Zvankin did not neglect Canada. Shortly before Christmas 1946, he sent Prime Minister Mackenzie King a recording of A Nation’s Glory, a setting of a poem by William Clark Sandercock along with Say It with Music. With Newfoundland’s accession to Canada under discussion, Zvankin sent a recording by the Winnipeg Jewish Community Choir of Sir Cavendish Boyle’s poem, God Guard Thee, Newfoundland to Premier Joey Smallwood who promised to encourage radio stations to play it. However, Sir Hubert Parry’s musical setting remained the official anthem. To celebrate the 200th anniversary of Jews in Canada in 1959, Zvankin wrote music for a Yiddish version of O Canada by Zalmon Chaikin.

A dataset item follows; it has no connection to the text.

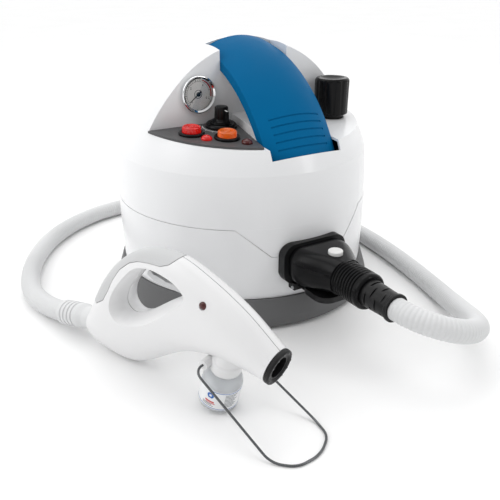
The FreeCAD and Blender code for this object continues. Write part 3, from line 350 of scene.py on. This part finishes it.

In addition to working in the textile trade and writing music, Zvankin wrote many letters to the newspapers and to politicians. He was an enthusiastic supporter of Israel but he spent far more on local issues such as traffic safety. He believed safety should be taught in school and all prospective drivers should earn a certificate from a driving school before applying for a license. Victims of the 1950 flood needed more support and volunteer sandbaggers should be fed hot meals, just as soldiers were. Zvankin urged that the Canadian Pacific Railway’s exemption from local taxes should be ended. He called for improvements to Old Age pensions, suggesting, as well, that wealthier recipients donate their receipts to the less well off. Several letters addressed problems in the textile business post-war adjustments. He wanted to raise Winnipeg’s national profile by replacing the historical city hall with another, equally impressive one; turning the French Renaissance style 1904 post office into a house of the arts and paying for Miss Winnipeg to attend a Miss Canada pageant in Toronto.

Peter Zvankin’s memberships reflect his broad interests. In addition to the composers’ association, he belonged to Rosh Pina Synagogue, B’nai Brith, the Jewish Historical Society, the Manitoba Historical Society, and the Canadian Technion Society.

Zvankin is buried in Shaarey Zedek Cemetery. He left his musical scores to the Jewish Historical Society (now the Jewish Heritage Centre) and his correspondence on public affairs to the Manitoba Archives.